Line by line, reproduce exactly the beginning of the listing below, ending with the line that contains "u and lift." and adding nothing.

--- START RECORDED DATA ---

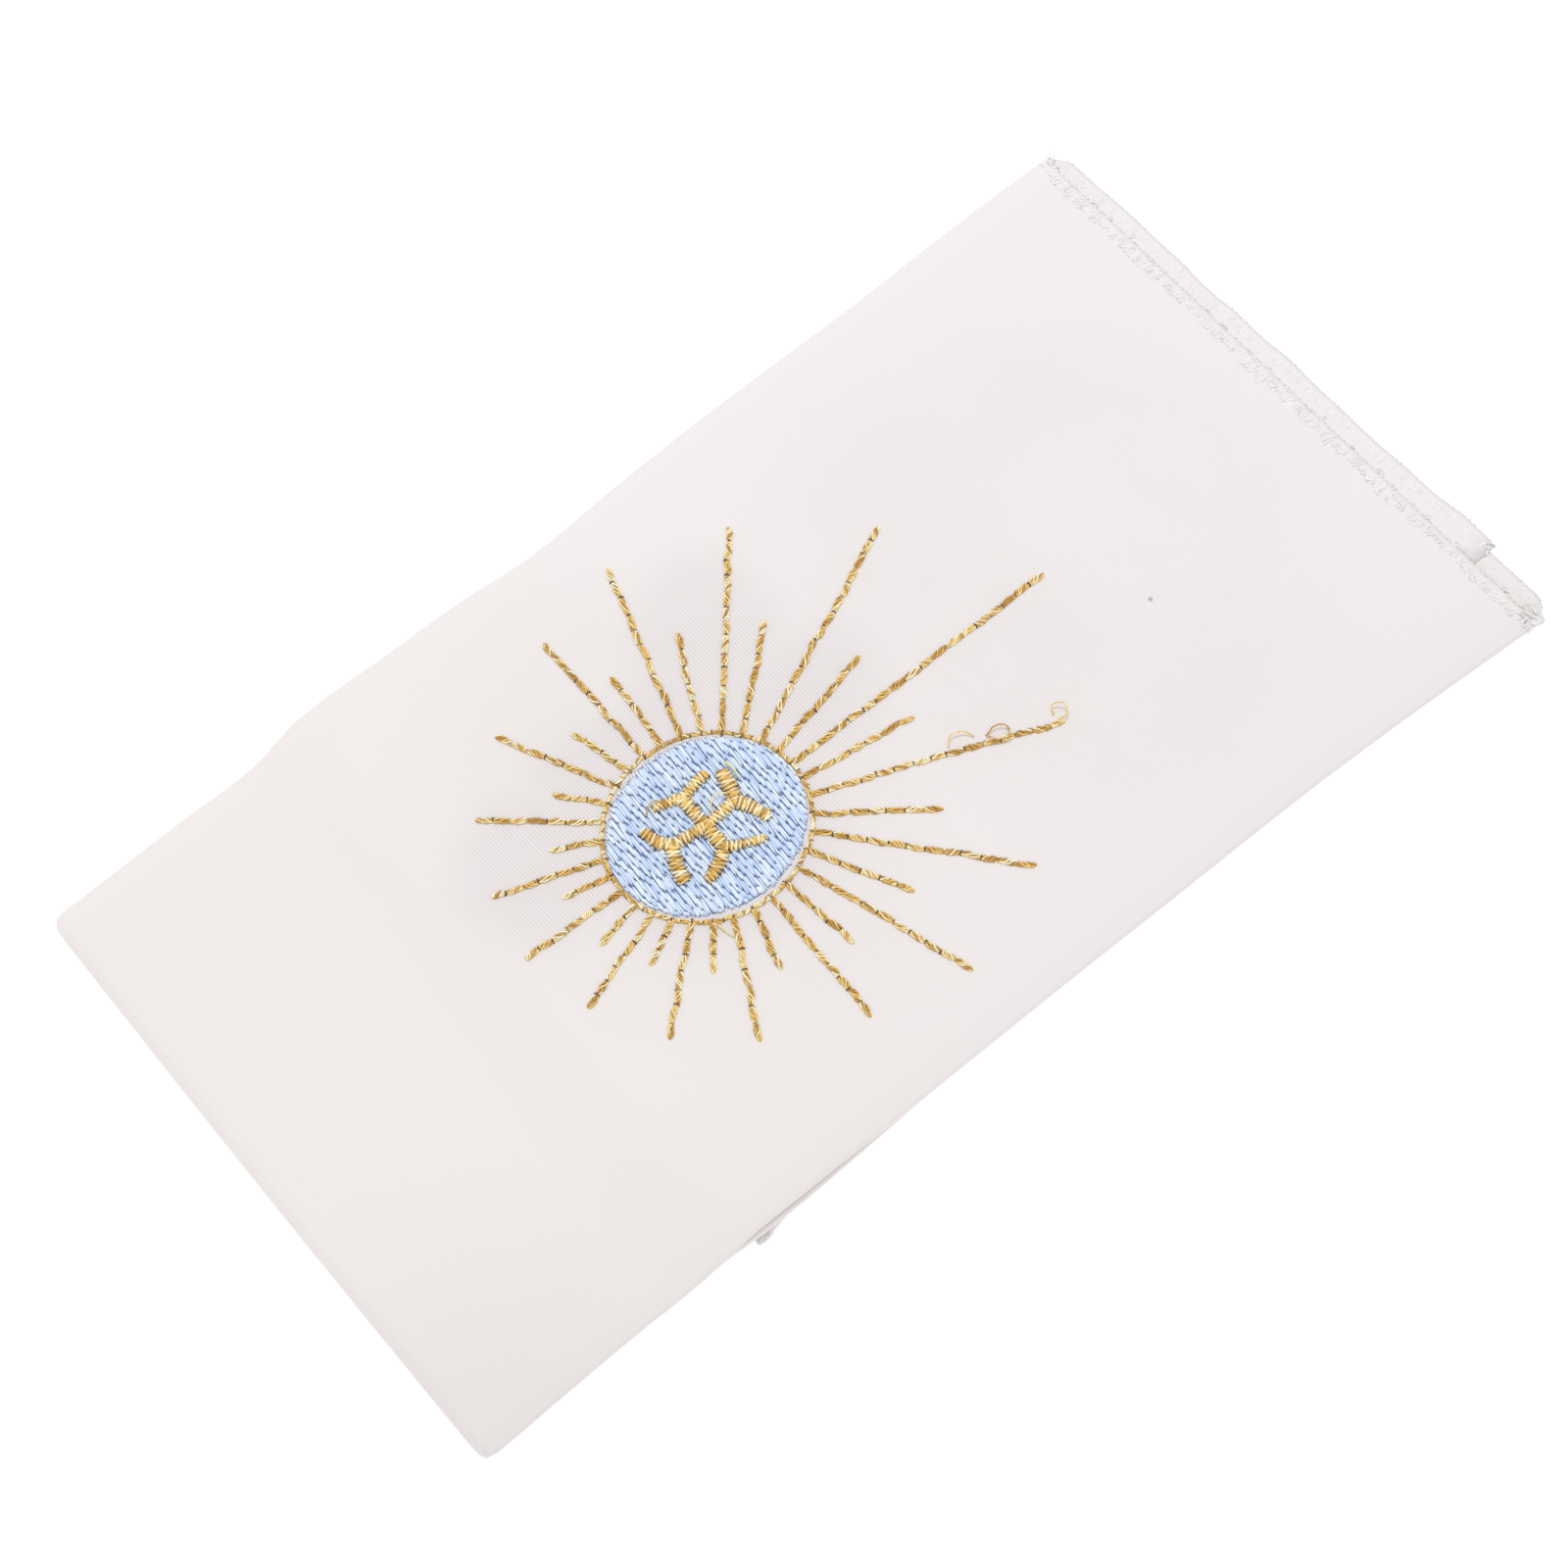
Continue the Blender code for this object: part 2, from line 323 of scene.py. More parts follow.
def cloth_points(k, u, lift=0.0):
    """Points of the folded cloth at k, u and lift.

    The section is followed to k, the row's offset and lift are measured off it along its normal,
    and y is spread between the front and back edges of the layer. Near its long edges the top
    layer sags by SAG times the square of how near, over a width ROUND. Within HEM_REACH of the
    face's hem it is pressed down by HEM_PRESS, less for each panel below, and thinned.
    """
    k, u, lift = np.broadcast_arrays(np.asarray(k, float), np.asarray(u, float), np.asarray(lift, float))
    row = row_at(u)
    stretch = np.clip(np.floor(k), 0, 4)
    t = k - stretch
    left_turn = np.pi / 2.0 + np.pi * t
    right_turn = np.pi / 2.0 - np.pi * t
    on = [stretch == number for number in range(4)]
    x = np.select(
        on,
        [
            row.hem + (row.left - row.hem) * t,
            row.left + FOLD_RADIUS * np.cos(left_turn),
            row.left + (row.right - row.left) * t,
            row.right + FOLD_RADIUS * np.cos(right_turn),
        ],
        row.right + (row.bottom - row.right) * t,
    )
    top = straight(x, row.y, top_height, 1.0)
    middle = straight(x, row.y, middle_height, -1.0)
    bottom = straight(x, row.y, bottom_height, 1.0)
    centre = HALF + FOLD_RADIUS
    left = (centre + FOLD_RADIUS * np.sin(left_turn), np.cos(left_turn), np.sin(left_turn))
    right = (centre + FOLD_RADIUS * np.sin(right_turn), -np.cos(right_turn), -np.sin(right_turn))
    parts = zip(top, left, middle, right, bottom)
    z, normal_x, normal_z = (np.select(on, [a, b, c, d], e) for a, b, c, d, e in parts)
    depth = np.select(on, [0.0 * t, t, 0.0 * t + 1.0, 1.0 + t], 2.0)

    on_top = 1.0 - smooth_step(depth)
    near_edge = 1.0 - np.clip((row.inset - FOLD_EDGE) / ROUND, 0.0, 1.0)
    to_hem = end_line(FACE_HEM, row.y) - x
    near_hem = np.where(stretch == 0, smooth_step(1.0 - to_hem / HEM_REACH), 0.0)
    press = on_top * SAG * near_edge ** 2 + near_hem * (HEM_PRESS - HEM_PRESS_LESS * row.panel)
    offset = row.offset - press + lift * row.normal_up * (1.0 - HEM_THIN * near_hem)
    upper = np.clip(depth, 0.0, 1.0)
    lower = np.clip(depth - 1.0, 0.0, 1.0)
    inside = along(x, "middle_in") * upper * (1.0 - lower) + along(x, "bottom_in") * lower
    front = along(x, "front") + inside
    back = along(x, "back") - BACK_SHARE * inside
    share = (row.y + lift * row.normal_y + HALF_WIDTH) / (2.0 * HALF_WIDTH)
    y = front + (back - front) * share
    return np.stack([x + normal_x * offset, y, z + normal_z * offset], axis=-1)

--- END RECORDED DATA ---

EXPECTED ANSWER
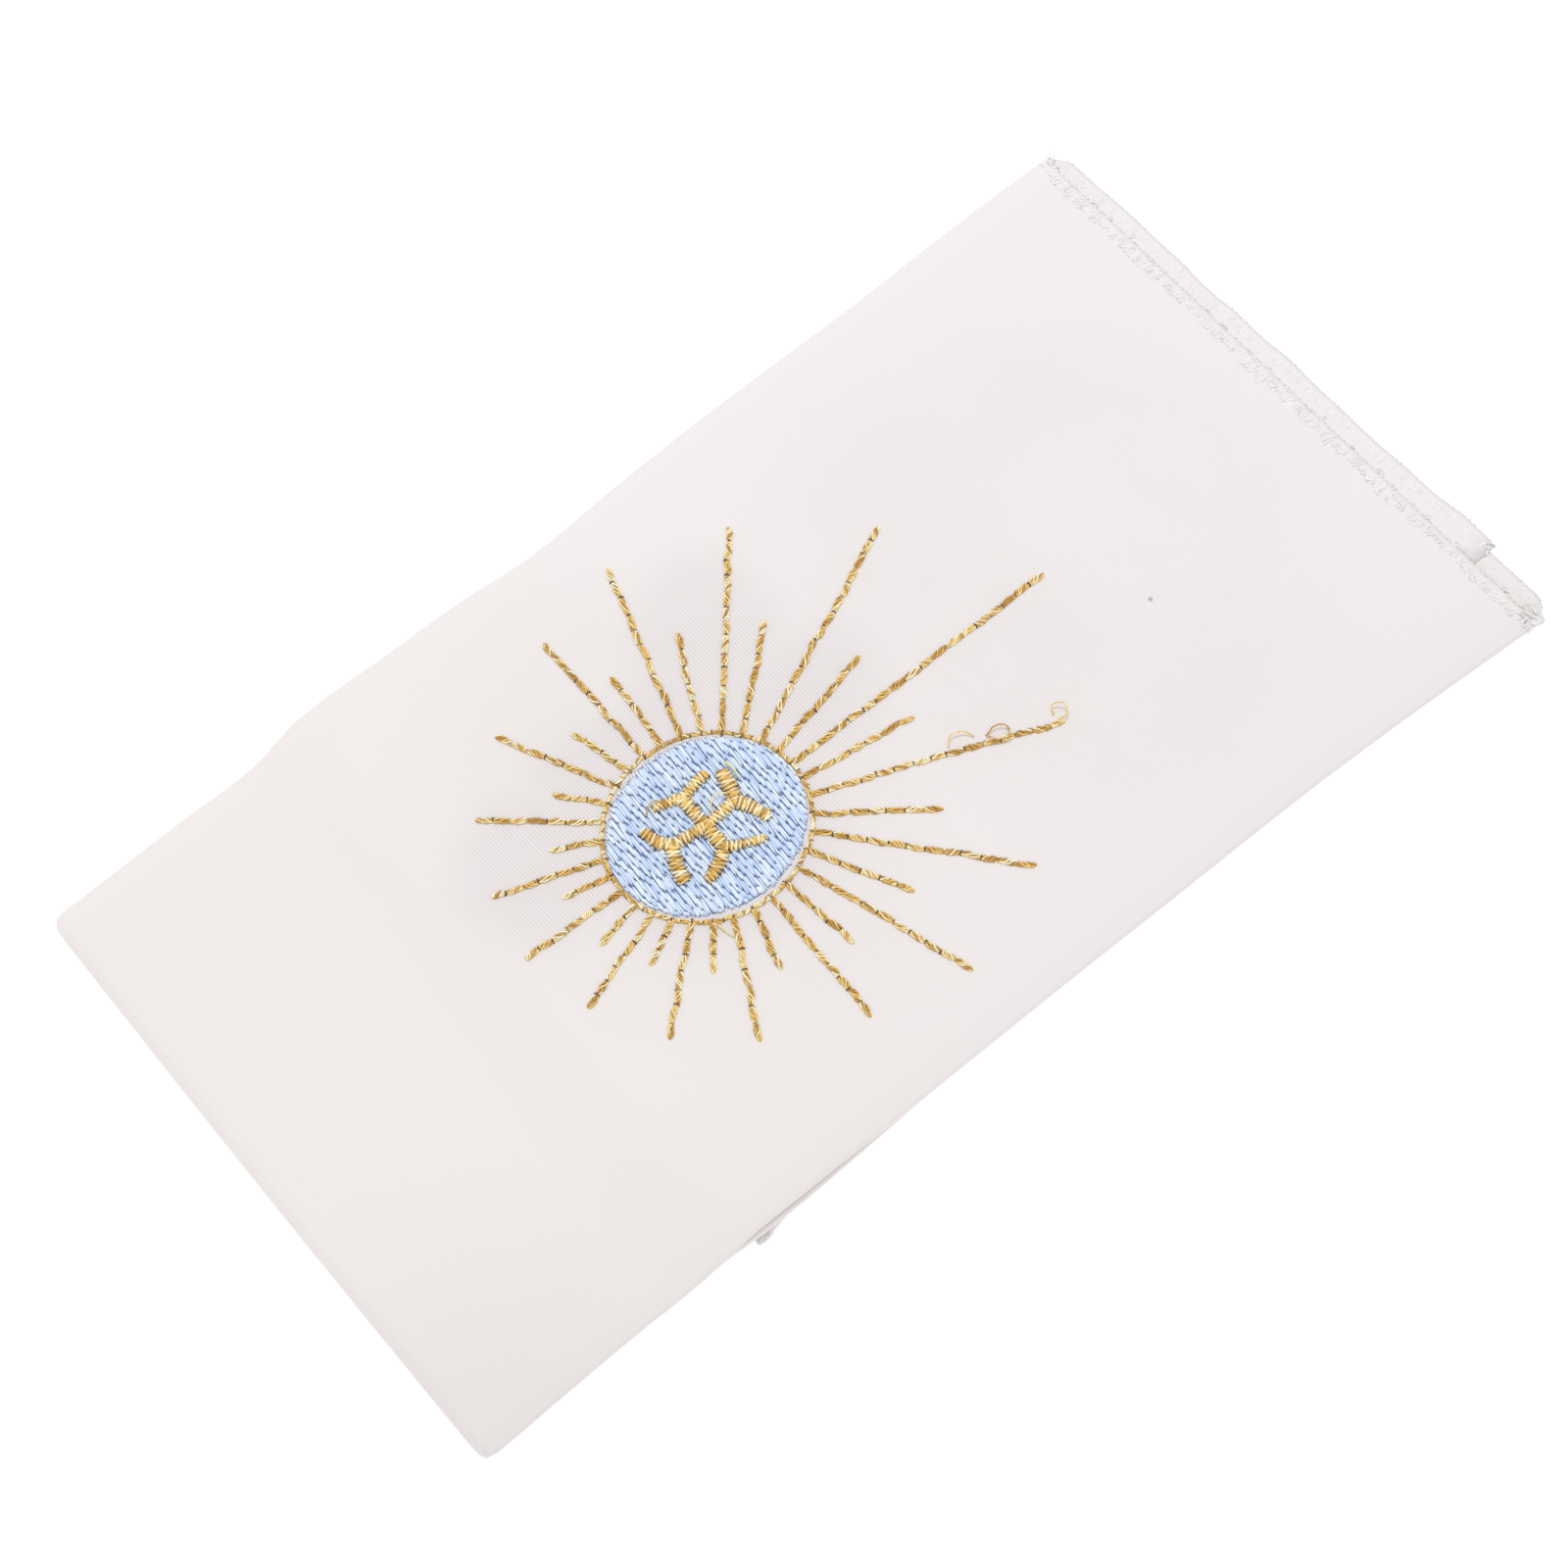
Continue the Blender code for this object: part 2, from line 323 of scene.py. More parts follow.
def cloth_points(k, u, lift=0.0):
    """Points of the folded cloth at k, u and lift.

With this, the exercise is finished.